While I could wax poetic about Jimmy Stewart, and he was as stellar as one would expect from Hollywood’s stalwart, I know I’ll have many more opportunities to sing his praises throughout this series. Instead, I want to spend some time exalting Margaret Sullivan.

Part of my early resistance to old movies, is that the woman characters are too often used as props in the male hero’s journey, reduced to femme fatales with no motivation, or just a set of legs and hips. Margaret Sullivan is anything but a prop.

This is the only film of hers I have ever seen, but she was hypnotizing and I was rooting for her from the very beginning. We watch her enter the store and work over Matuschek despite Alfred’s protestations and claims to know him better than he knows himself. My favorite scene was when Matuschek required his employees to stay late the night of Klara and Aflred’s fateful date in order to decorate the shop windows for Christmas. At this point in the film, Alfred is Klara’s superior, and realizing he can permit her to leave for the evening, she shifts her attitude from one of contempt to one of playful flirtation. She compliments him and smiles widely. Alfred picks up on what’s happening, but Klara is masterful just the same, and we’re given another glimpse into her salesmanship prowess.

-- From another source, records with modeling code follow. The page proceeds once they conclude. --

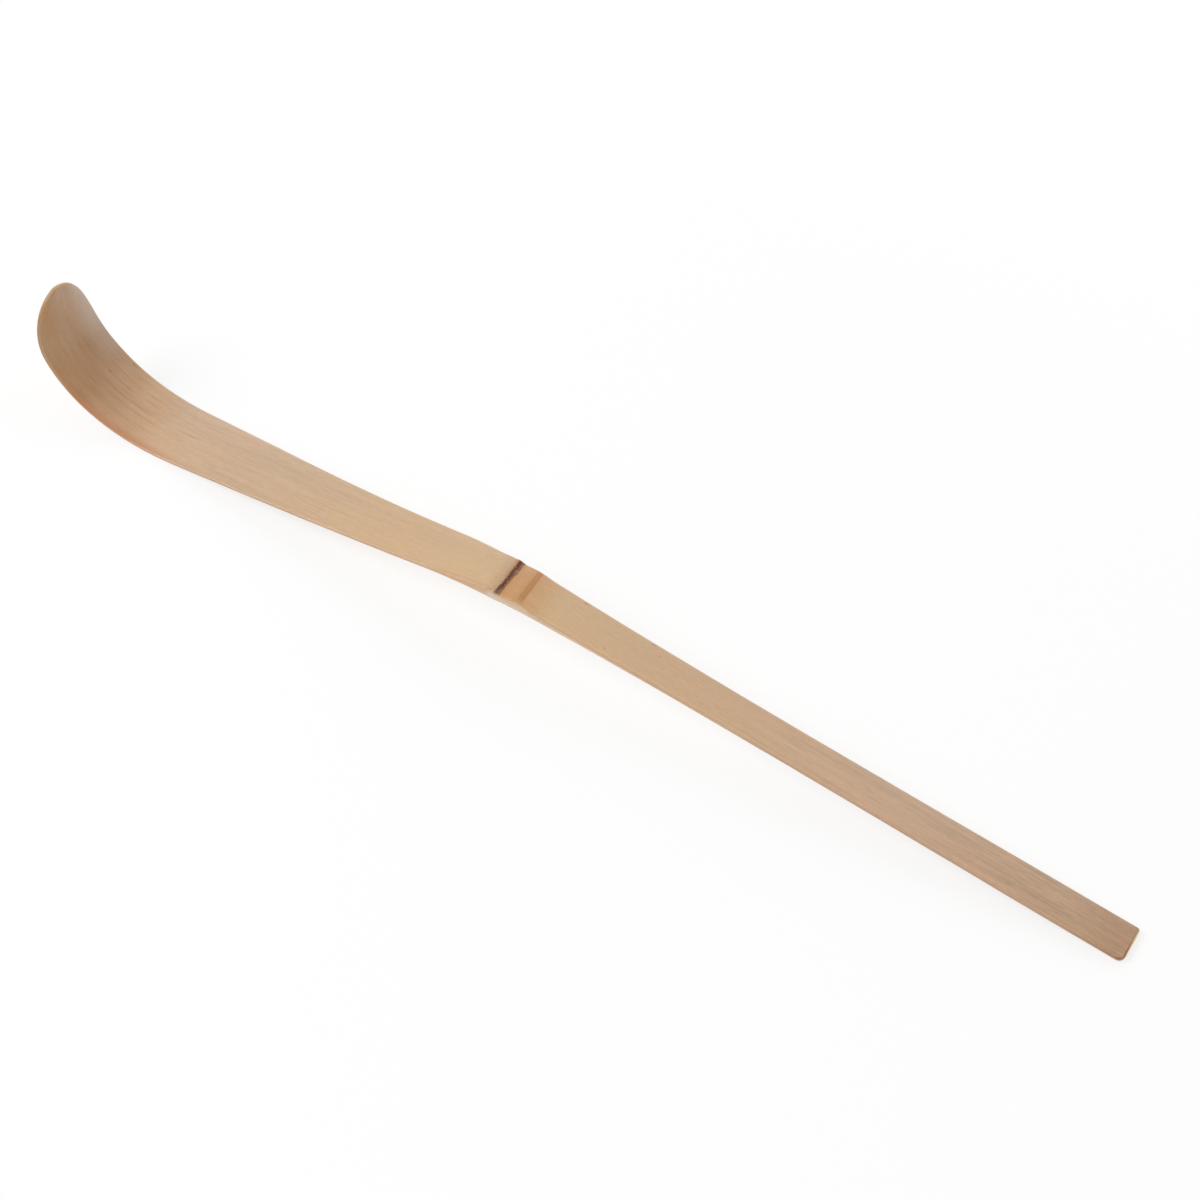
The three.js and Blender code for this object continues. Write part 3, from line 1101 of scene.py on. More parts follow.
class Fray(Recipe):
    """Scatters short broken fibres over the rim's top, then lays the rim along the bent line."""

    UPWARD_FROM = 0.2
    UPWARD_TO = 0.6
    LEAN_FROM = (-1.0, -0.5, 0.05)
    LEAN_TO = (1.0, 0.5, 0.5)
    SHORTEST = 0.35
    TIP_SHARE = 0.25

    def __init__(self, line: BentLine) -> None:
        """Builds the tree round the line's own."""
        super().__init__("fray and bend the rim")
        geometry = self.take(self.entry, 0)
        seed = self.size("Seed", "NodeSocketInt")
        density, length, radius = [self.size(name) for name in ("Fibres", "Fibre length", "Fibre radius")]
        upward = self.split(self.field_of("GeometryNodeInputNormal"))[2]
        looks_up = self.ease(upward, self.UPWARD_FROM, self.UPWARD_TO)
        feeds = {"Mesh": geometry, "Density": density * looks_up, "Seed": seed}
        scattered = self.node("GeometryNodeDistributePointsOnFaces", feeds)
        radii = {"Radius Bottom": radius, "Radius Top": radius * self.TIP_SHARE}
        cone = self.take(self.node("GeometryNodeMeshCone", {"Vertices": 4, **radii, "Depth": length}))
        feeds = {0: self.LEAN_FROM, 1: self.LEAN_TO, "Seed": seed}
        lean = self.take(self.node("FunctionNodeRandomValue", feeds, data_type="FLOAT_VECTOR"))
        turned = self.take(self.node("FunctionNodeAlignRotationToVector", {"Vector": lean}, axis="Z"))
        size = self.take(self.node("FunctionNodeRandomValue", {2: self.SHORTEST, 3: 1.0, "Seed": seed}), 1)
        stuck = self.node("GeometryNodeInstanceOnPoints", {
            "Points": self.take(scattered), "Instance": cone, "Rotation": turned,
            "Scale": self.join(1.0, 1.0, size)})
        real = self.take(self.node("GeometryNodeRealizeInstances", {"Geometry": self.take(stuck)}))
        flat_x, across, height = self.split(self.field_of("GeometryNodeInputPosition"))
        marked = self.node("GeometryNodeStoreNamedAttribute", {
            "Geometry": real, "Name": "grain", "Value": self.join(0.0 - flat_x, across, height)},
            data_type="FLOAT_VECTOR", domain="POINT")
        both = self.node("GeometryNodeJoinGeometry")
        for part in (geometry, self.take(marked)):
            self.feed(both.inputs[0], part)
        self.finish_with(self.nested(line, self.take(both)))


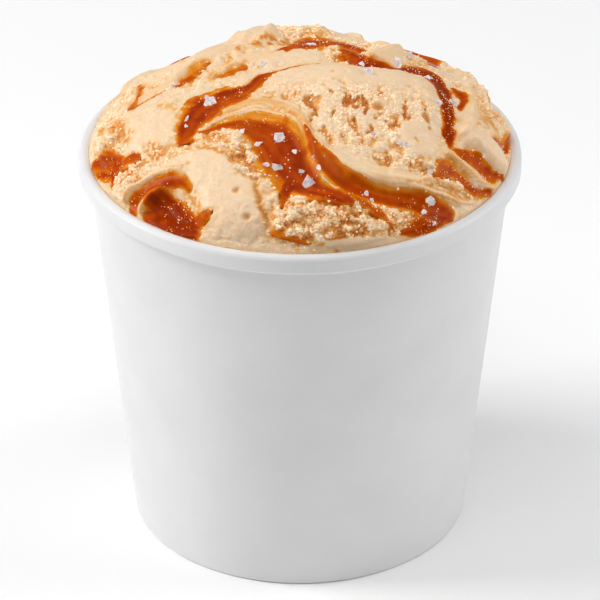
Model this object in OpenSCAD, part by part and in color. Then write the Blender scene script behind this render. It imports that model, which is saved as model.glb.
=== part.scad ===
// A pint tub of caramel-swirl ice cream, heaped above its rolled rim.
// Millimetres, +Z up, the origin in the middle of the ring that the tub stands on.

/* [Tub] */
// Diameter over the rolled rim
rim_d = 99; // [90:0.5:120]
// Diameter of the wall where it meets the table
base_d = 76.4; // [66:0.2:86]
// Height of the tub to the top of its rim
tub_h = 91.6; // [60:0.2:130]
// Thickness of the side wall's board
board_t = 0.55; // [0.4:0.05:0.58]

/* [Rolled rim] */
// Height of the rolled rim
roll_h = 4.4; // [3.6:0.1:6]
// How far the rim stands out of the wall
roll_out = 2.15; // [1.8:0.05:3]
// Radius of the rim's lower bend
roll_bend_r = 0.9; // [0.8:0.05:1]
// Gap between the end of the roll and the wall
roll_gap = 0.15; // [0.1:0.05:0.4]

/* [Base] */
// Depth of the hollow under the base disc
recess_h = 6.5; // [4.5:0.1:10]
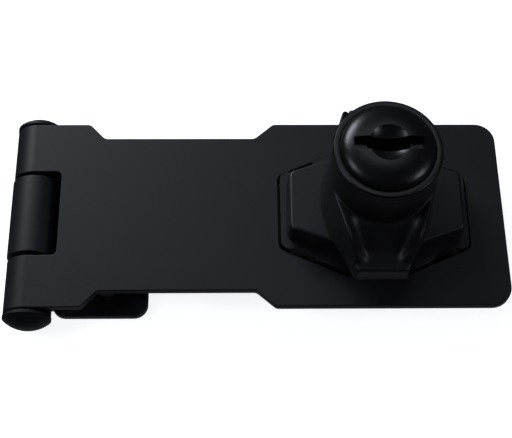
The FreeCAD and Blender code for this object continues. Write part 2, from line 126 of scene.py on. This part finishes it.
def turned(profile, steps=96):
    # (radius, height) points spun into a closed round shape
    bm = bmesh.new()
    verts = [bm.verts.new((radius, 0, height)) for radius, height in profile]
    for first, second in zip(verts, verts[1:]):
        bm.edges.new((first, second))
    bmesh.ops.spin(bm, geom=bm.verts[:] + bm.edges[:], cent=(0, 0, 0), axis=(0, 0, 1),
                   angle=math.tau, steps=steps, use_merge=True)
    bmesh.ops.remove_doubles(bm, verts=bm.verts, dist=0.0005)
    bmesh.ops.recalc_face_normals(bm, faces=bm.faces)
    return bm


def cylinder(radius, bottom, top, x=0.0, y=0.0, steps=64):
    bm = bmesh.new()
    bmesh.ops.create_cone(bm, cap_ends=True, segments=steps, radius1=radius, radius2=radius,
                          depth=top - bottom)
    bmesh.ops.translate(bm, verts=bm.verts, vec=(x, y, (top + bottom) / 2))
    return bm


def block(low, high):
    bm = bmesh.new()
    bmesh.ops.create_cube(bm, size=1)
    size = [b - a for a, b in zip(low, high)]
    bmesh.ops.scale(bm, verts=bm.verts, vec=size)
    bmesh.ops.translate(bm, verts=bm.verts, vec=[(a + b) / 2 for a, b in zip(low, high)])
    return bm


def bench(bm, name="work"):
    # a bmesh put on the bench as an object
    mesh = bpy.data.meshes.new(name)
    bm.to_mesh(mesh)
    bm.free()
    piece = bpy.data.objects.new(name, mesh)
    bpy.context.collection.objects.link(piece)
    return piece


def applyModifiers(piece):
    bpy.context.view_layer.update()
    shaped = piece.evaluated_get(bpy.context.evaluated_depsgraph_get())
    mesh = bpy.data.meshes.new_from_object(shaped)
    piece.modifiers.clear()
    piece.data = mesh
    return piece


def combine(piece, bm, operation):
    # the other shape is used up
    other = bench(bm)
    step = piece.modifiers.new("combine", "BOOLEAN")
    step.object = other
    step.operation = operation
    step.solver = "EXACT"
    applyModifiers(piece)
    bpy.data.objects.remove(other)


def cut(piece, bm):
    combine(piece, bm, "DIFFERENCE")


def join(piece, bm):
    combine(piece, bm, "UNION")


def softenEdges(piece, width, segments=3, angle=35):
    step = piece.modifiers.new("edges", "BEVEL")
    step.width = width
    step.segments = segments
    step.limit_method = "ANGLE"
    step.angle_limit = math.radians(angle)
    step.profile = 0.5
    return applyModifiers(piece)


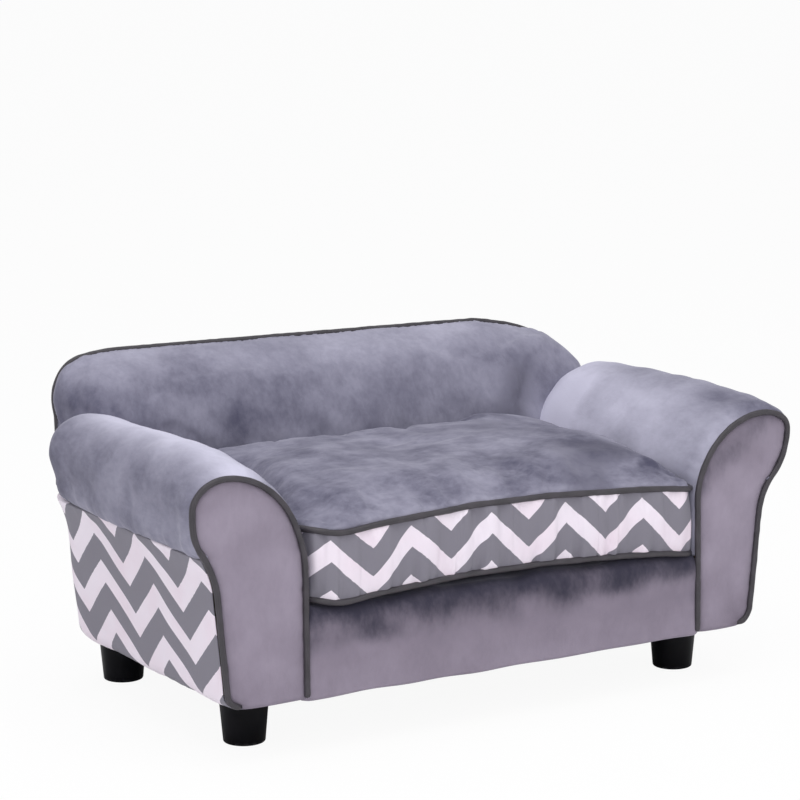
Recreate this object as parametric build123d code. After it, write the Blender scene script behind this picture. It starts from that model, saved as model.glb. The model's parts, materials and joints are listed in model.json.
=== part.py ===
from build123d import *
import os
from math import asin, cos, degrees, radians, sin, sqrt, tan

# Small-dog sofa: a boarded frame with two rolled arms and an arched back, foam
# and cloth over it, four tapered feet, and one loose box cushion whose cover
# opens with a zip at the back. Lengths are in millimetres. X runs across the
# sofa, -Y is its front, Z is up from the floor, and the origin is on the floor
# under the middle of the sofa.

# Overall sizes
overall_width = 680.0
overall_depth = 372.0
arm_height = 281.0
back_height = 334.0
arm_width = 119.0
deck_height = 136.0
foot_height = 52.0

# Cloth, cords and padding
cloth = 1.5
dust_cloth = 1.0
piping_radius = 3.0
facing_pad = 3.0
side_pad = 4.0
inner_pad = 8.0

# Boards
board = 9.0
thick_board = 12.0
bent_board = 5.0
cleat_width = 18.0
brace_depth = 60.0
rail_board_drop = 14.0
board_inset = 12.0

# Rolled arm, as its outline is seen from the front
arm_front_drop = 9.0
flare_drop = 103.0
roll_peak_reach = 37.0
roll_widest_drop = 40.0
shoulder_radius = 60.0
shoulder_turn = 40.0
hollow_radius = 70.0
side_slope = 5.5
base_corner_radius = 18.0
arm_seam_drop = 85.0
roll_end_setback = 44.0
roll_end_radius = 60.0
crease_relief = 1.0

# Rounded rear corners of the base, and where the side cloth meets the back cloth
rear_corner_radius = 70.0
rear_seam_reach = 130.0
rear_board_setback = 80.0

# Back pad
back_end_reach = 34.0
back_pad_depth = 90.0
back_pad_foot = 93.0
back_board_inset = 10.0
back_board_shoulder = 8.0
back_crest_radius = 200.0
back_crest_turn = 25.0
back_corner_radius = 45.0
back_piping_drop = 41.0
# Across the back: place as a share of the half width, and the pad's depth there as
# a share of its full depth
back_station_shares = (
    (0.00, 1.00),
    (0.40, 1.00),
    (0.59, 1.00),
    (0.70, 1.00),
    (0.80, 0.98),
    (0.90, 0.88),
    (0.96, 0.68),
    (0.99, 0.46),
    (1.00, 0.32),
)
# Over the top of the pad, from the rear edge to the foot of its front: shares of
# the pad's depth and of its height
back_roll_shares = ((0.20, 0.985), (0.47, 0.870), (0.76, 0.560), (0.97, 0.150))

# Front rail
rail_setback = 2.5
rail_top_radius = 14.0
rail_thickness = 23.5

# Feet
foot_bottom_radius = 20.1
foot_top_radius = 24.5
foot_edge_radius = 2.0
foot_side_setback = 90.0
front_foot_setback = 74.0
rear_foot_setback = 40.0
bolt_radius = 4.0
bolt_start = 20.0
bolt_collar_radius = 7.0
bolt_collar_height = 8.0
insert_radius = 6.0

# Screws that hold the seat deck down
screw_radius = 2.0
screw_head_radius = 4.0
screw_head_height = 3.0
screw_length = 24.0
brace_screw_share = 0.45
cleat_screw_share = 0.60
rail_screw_share = 0.50

# Loose cushion
cushion_side_gap = 1.5
cushion_front_setback = 1.0
cushion_back_setback = 109.0
cushion_lift_gap = 0.3
cushion_seam_rise = 8.0
cushion_band_height = 66.0
cushion_crown = 27.0
cushion_corner_radius = 26.0
cushion_draw_in = 4.0
cushion_foot_inset = 7.0
# Crown above the top seam: shares of the crown's height and of the half depth
crown_shares = ((0.0, 0.0), (0.40, 0.07), (0.72, 0.22), (0.93, 0.48), (1.0, 0.82))
crown_corner_share = 0.6

# Zip at the back of the cushion
zip_end_margin = 37.5
zip_tape_width = 24.0
zip_coil_width = 4.6
zip_coil_height = 1.2
zip_stop_length = 3.0
zip_margin = 8.0
slider_length = 11.0
slider_width = 8.0
slider_plate = 1.6
slider_clearance = 0.3
ear_gap = 5.2
ear_thickness = 1.2
ear_width = 3.0
pin_radius = 0.6
pin_rise = 2.0
pull_eye_radius = 1.7
pull_length = 16.0
pull_width = 4.6
pull_thickness = 1.2
pull_hole_radius = 1.3

# Overrun of every cutting tool past what it cuts
over = 20.0

# Places worked out from the sizes above
half_width = overall_width / 2
seat_half = half_width - arm_width
arm_front_height = arm_height - arm_front_drop
flare_start = arm_height - flare_drop
roll_widest_height = arm_height - roll_widest_drop
arm_seam_height = arm_height - arm_seam_drop
rear_seam_half_width = half_width - rear_seam_reach
back_half_width = half_width - back_end_reach
back_piping_foot = arm_height - back_piping_drop
cushion_seam_low = deck_height + cushion_seam_rise
cushion_seam_high = cushion_seam_low + cushion_band_height
front = -overall_depth / 2
rear = overall_depth / 2
base_height = foot_height + dust_cloth
piping_depth = 2 * piping_radius
arm_start = front + piping_depth
frame_start = arm_start + board
roll_end = rear - roll_end_setback
roll_peak_x = half_width - roll_peak_reach
inner_board_x = seat_half + cloth + inner_pad
board_seat = cloth + side_pad
frame_seat = board_seat + bent_board
arm_cap_low = arm_seam_height - bent_board
rail_front = front + rail_setback
rail_rear = rail_front + rail_thickness
back_board_front = rear - cloth - board
back_edge_height = back_height - piping_radius
deck_board_top = deck_height - cloth
deck_board_low = deck_board_top - board
tall = back_height + over
foot_x = half_width - foot_side_setback
foot_places = {
    "front_left_foot": (-foot_x, front + front_foot_setback),
    "front_right_foot": (foot_x, front + front_foot_setback),
    "rear_left_foot": (-foot_x, rear - rear_foot_setback),
    "rear_right_foot": (foot_x, rear - rear_foot_setback),
}

FRONT_VIEW = Plane(origin=(0, 0, 0), x_dir=(1, 0, 0), z_dir=(0, -1, 0))


def block(x0, x1, y0, y1, z0, z1):
    """Box between two corners."""
    low = (min(x0, x1), y0, z0)
    size = (abs(x1 - x0), y1 - y0, z1 - z0)
    return Pos(*low) * Box(*size, align=(Align.MIN, Align.MIN, Align.MIN))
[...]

Therein lies the true power of the romantic comedy. They mirror our own relationships with those closest to us, we get handfuls of what we love about the leads and a slow reveal of their deeper characteristics. I liked this movie a lot, but as much as I enjoyed it for what it was, I’m happy to see that kudos were given by the critics to films that otherwise may have been dismissed as insignificant. If you’re looking for a Valentine’s day movie to snuggle up and watch, you can do a lot worse that The Shop Around the Corner.

(p.s. I’ve been trying to figure out what the meaning of that last scene is, but I honestly have no idea and would love to hear your guesses / insight. It was truly one of the more baffling things I have seen in a movie in recent memory.